Nic Redhead from Birmingham, UK, CC BY-SA 2.0, via Wikimedia Commons
What followed was better than his reputation suggests. In 2010 he scored his first points with ninth in Malaysia, added another point in Spain and two more in Abu Dhabi, ending the year with five. Those are modest numbers, but they mattered because they showed progression rather than panic. He did not look overwhelmed. He looked like a young driver doing the work, learning race management and starting to understand how to survive weekends in machinery that was rarely going to flatter anybody.
His best Formula 1 season was 2011, and it is the one that makes his story a little frustrating. By then Alguersuari had become a more rounded driver. Formula 1’s results archive shows points finishes in Canada, Valencia, Silverstone, Hungary, Monza, Korea and India, with seventh places in Italy and Korea as his best results. He finished that season with 26 points, which is not the record of a star arriving, but it is the record of a driver becoming useful, solid and increasingly credible in the midfield. In other words, he started to look like an actual Formula 1 driver just as the Red Bull machine decided to reset again.
Sara, CC BY 2.0, via Wikimedia Commons
That is why Alguersuari’s profile is more interesting than a simple verdict of success or failure. He was not good enough to force his way beyond the system, but he was also better than the system’s verdict implied. Toro Rosso dropped both him and Sebastien Buemi at the end of 2011, and Alguersuari later made clear how abruptly that break landed. The usual Red Bull logic applied: youth is prized, but only until the next youth arrives. For a driver who had finally begun to show shape, timing was brutal.
There was also something slightly old-fashioned about him as a driver. Alguersuari was not remembered for one defining lap or one wild act of aggression. He looked more like a driver who might have benefited from time, continuity and technical trust. Some careers are built on immediate impact. His looked as though it needed accumulation. That is not a flaw in itself, but it is a dangerous trait in a programme designed to sort people quickly and discard them even quicker.
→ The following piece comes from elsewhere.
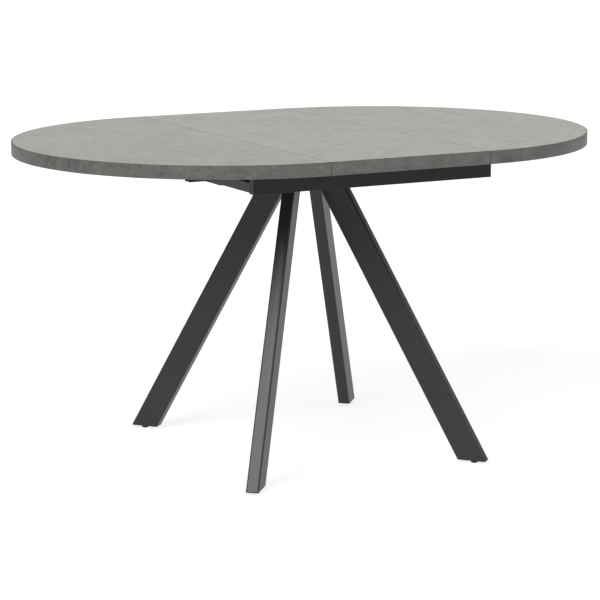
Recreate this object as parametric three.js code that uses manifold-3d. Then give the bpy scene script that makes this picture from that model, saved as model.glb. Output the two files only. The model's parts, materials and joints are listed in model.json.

The aftermath matters because it sharpens the reading of the Formula 1 years. He could not find a route back to the grid, worked with Pirelli, and by 2015 retired from motorsport at 25 to pursue music instead. Formula 1’s own retrospective on his life after racing frames that turn as a decisive break rather than a side project. That gives Alguersuari’s story a different texture from the standard tale of an ex-driver forever trying to get back in. His career in racing ended early, but it did not become his whole identity forever.
So the cleanest way to understand Jaime Alguersuari is this: he was not a great lost champion, and he was not merely a publicity record with a helmet on. He was a talented young driver promoted before he was properly ready, who improved at a believable rate and then ran out of road in one of Formula 1’s least sentimental talent systems. That makes him less dramatic than some failed prodigy stories, but also more recognisable. Plenty of drivers are not broken by lack of ability. They are broken by timing.
Alguersuari arrived too early, improved too late and left before the sport really had a final answer on him. That, more than the age record, is the part worth remembering.
FAQ
Who is Jaime Alguersuari?
Jaime Alguersuari is a former Spanish Formula 1 driver who raced for Toro Rosso from 2009 to 2011 after winning the 2008 British Formula 3 title.
Was Jaime Alguersuari the youngest F1 driver ever?
He was the youngest ever Grand Prix starter when he debuted at the 2009 Hungarian Grand Prix aged 19 years and 125 days, a record later broken by Max Verstappen in 2015.
What was Jaime Alguersuari’s best Formula 1 season?
Statistically it was 2011, when he scored 26 points and achieved best finishes of seventh at Monza and in Korea.
Why did Jaime Alguersuari leave racing?
After losing his Toro Rosso seat and failing to return to the Formula 1 grid, he eventually retired from motorsport in 2015 to focus on music.